Mentre è improbabile il ricorso al razionamento energetico anche in caso di completa interruzione delle forniture di gas russo, eventuali ritardi nell’attuazione del Pnrr potrebbero pesare sugli investimenti pubblici e un inasprimento più significativo del previsto della politica monetaria nell’area dell’euro potrebbe spingere ulteriormente verso l’alto il premio di rischio sui titoli di Stato a lungo termine.
«Ciò non porterebbe solo a un ulteriore inasprimento delle condizioni finanziarie nel privato settore, ma farebbe anche aumentare i costi di servizio del debito pubblico – scrivono gli analisti -. Sebbene le dinamiche del debito pubblico a breve termine siano state favorevoli nell’ultimo anno, riflettendo in gran parte una crescita del Pil nominale superiore al previsto, e la scadenza media del debito pubblico sia lunga, ciò potrebbe determinare un deterioramento della dinamica del debito nel lungo termine. Sul fronte opposto l’effettiva attuazione delle riforme strutturali collegate al Pnrr potrebbe avere un effetto positivo sulla produttività più grande del previsto a breve termine».
Eventuali insufficienze nelle forniture che facessero salire i prezzi di gas, fertilizzanti e petrolio e costringessero a periodi di riduzione forzata dell’utilizzo di gas da parte delle imprese potrebbero ridurre la crescita delle economie europee di 1,5 punti percentuali di pil rispetto allo scenario base (+0,5%) e spingere molti paesi europei in piena recessione nel 2023.
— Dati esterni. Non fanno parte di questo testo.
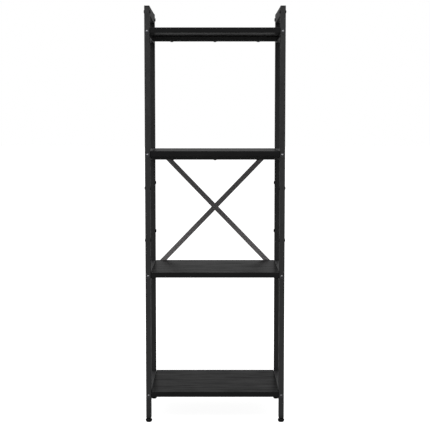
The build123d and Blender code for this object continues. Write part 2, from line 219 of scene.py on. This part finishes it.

In questo scenario l’inflazione salirebbe di un ulteriore 1,25% rispetto allo scenario base (+6,8%). La crescita verrebbe inoltre indebolita nel 2024 di circa tre quarti di punto e l’inflazione salirebbe di 0,9 punti percentuali. Prezzi più alti e la riduzione dell’orario di lavoro colpirebbero i redditi reali, con una riduzione della spesa delle famiglie di circa il 2%.
All’interno dell’Unione Europea, i paesi dell’area centrale e dell’Europa orientale sarebbero collettivamente colpiti più duramente rispetto agli altri con una riduzione della produzione di circa l’1,6% nel 2023 contro il taglio dell’1,3% per il resto dell’Unione.
“Nella lotta contro l’aumento dei prezzi, è essenziale che la politica fiscale lavori di pari passo con la politica monetaria, dicono gli analisti parigini. Ciò significa che dovrebbero esserci misure fiscali di sostegno mirate e temporanee per proteggere le famiglie e le imprese dallo shock energetico, aiutando le famiglie e le imprese vulnerabili senza aumentare le pressioni inflazionistiche e i crescenti oneri del debito pubblico.
I governi – rileva il rapporto – hanno già fatto molto per attenuare l’impatto degli alti prezzi dell’energia e dei prodotti alimentari, attraverso i massimali sui prezzi, le integrazioni al reddito e la riduzione delle tasse. Tuttavia, poiché è probabile che i prezzi dell’energia rimangano alti e volatili per qualche tempo, misure non mirate per mantenere bassi i prezzi diventeranno sempre più insostenibili e potrebbero scoraggiare il necessario risparmio energetico.